Journalists like Dahr Jamail have been calling attention to many massacres that have gone mostly unreported -- even when U.S. journalists were there, like at Fallujah, which was played up for its drama and gun battles, but never fully contextualized or focused on the vast civilian casualties.

When atrocities occur, they are invariably described as "mistakes," rarely crimes. What this means is that many media organizations are acting as accessories. War crimes often lead to media crimes and vice versa.

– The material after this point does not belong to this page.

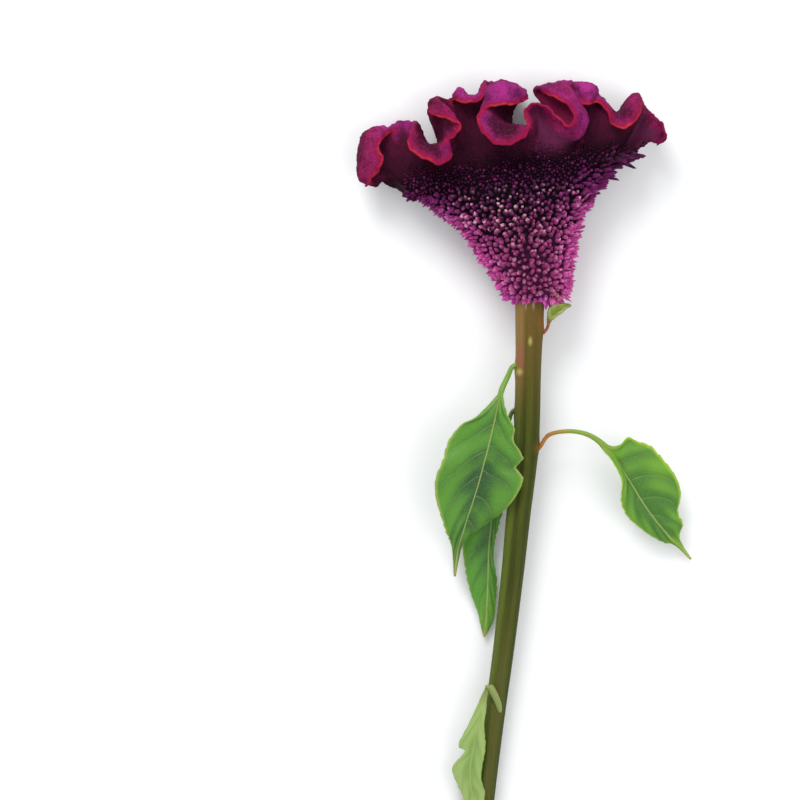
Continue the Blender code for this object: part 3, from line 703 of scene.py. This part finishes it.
COMB_ROWS = 56
COMB_ROOT_DEPTH = 8.0
COMB_EDGE_DEPTH = 0.5
CORD_RADIUS = 0.44
# The cord fades out towards the last lobe on the right.
CORD_FADE = (60, 61.6)
CORD_FADED = 0.45
CORD_SIDES = 12
# The cord swells and thins along its length: how far apart the swellings are, and how big.
CORD_BEADING = ((3.3, 0.1), (1.5, 0.07))
CORD_FINE_STEPS = 6
BLOOM_VOXEL = 0.56
# Wedge: left and right ends of each section, and half its depth, thinning out inside the comb.
WEDGE = [
    (-6.8, 1, 8.5, 0.3, 6.4),
    (-8.6, 3.8, 12, 1.5, 8),
    (-12.8, 10, 13.6, 8.5, 9.2),
    (-18, 17.5, 14.6, 16, 9.8),
    (-22.8, 24.5, 16, 23.5, 10.2),
    (-28.6, 29.8, 18.2, 31, 10.2),
    (-36, 35, 23.4, 40, 9.6),
    (-43, 39.4, 31.6, 50, 8.6),
    (-46.5, 43.6, 36.6, 56, 6.6),
    (-46.5, 47.5, 38.5, 61, 3),
]
WEDGE_STEPS = 4
WEDGE_SIDES = 64
# How open each point of the comb is, which its material turns into painted light and shade: rays, their
# reach, and rounds of calming.
OPEN_RAYS = 12
OPEN_REACH = 14.0
OPEN_CALMING = 6
# Stretches of the growing edge, in stations, that are crimson and not orange-red.
CRIMSON_RUNS = ((0, 1), (12.6, 14.4), (35.4, 39.4), (40.8, 43.4), (45.2, 47.6), (60, 65))
# Stretches whose lips are violet-magenta, where the others are wine-red.
VIOLET_RUNS = ((5, 9), (13.2, 14.8), (23, 36.5), (45, 47.4), (48.2, 56))
# Stretches whose lips take painted shade quickly away from the edge, because they line a hollow.
SHADED_HOLLOW_RUNS = ((9.4, 13.2), (14.6, 17.2), (33.8, 39.6), (55, 57.5))
# Stretches whose wall is a dull mauve.
MAUVE_RUNS = ((39.6, 45), (60.8, 65.5))
# Waves along the growing edge: how long, how high, and where they start.
RIPPLES = ((6.4, 0.34, 0), (3.1, 0.12, 1.3))
# Crinkles of the velvet: how far apart, and how high.
CRINKLES = ((1.2, 0.34), (0.6, 0.14))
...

England's Media Lens discusses this same phenomenon in the United Kingdom:
U.S. Defense Secretary Donald Rumsfeld told U.S. news channels that the allegations are being investigated thoroughly and would be handled "in the normal order of things."
The Times (London) notes:
"The damage limitation has already begun."
The paper explains:
Lawyers who have talked to the Marines emphasize the extreme pressure that they were facing that day. The insurgents had mounted a wave of attacks, and the town was one of the most dangerous in Iraq for U.S. troops." (Ali Hamdani, Ned Parker, Nick Meo and Tom Baldwin, "The Marines and a 'massacre' in Iraq," The Times, May 27, 2006)
Damage limitation includes shifting blame back onto the Iraqis: "Marine officers have long been worried that Iraq's deadly insurgency could prompt such a reaction by combat teams." (Perry and Barnes, op. cit.)
Andrew Murray, chair of the Stop the War Coalition, said:
It's clear that what happened in Haditha is a war crime. It would be idle to think this is the first war crime that has been committed in the last three years. It must be assumed that more of this is going on. (Raymond Whitaker, "The massacre and the Marines," Independent on Sunday, May 28, 2006)
So there you have the kind of discussion ignored in most of the U.S. press, which stands by its colleagues -- as we should -- but rarely call them and their news organizations to account for what they do -- and don't do.

The administration fears that the reaction to the gore of the Haditha massacre will mark a turning point, not just a tipping point, in support for the war. Let's hope they are right.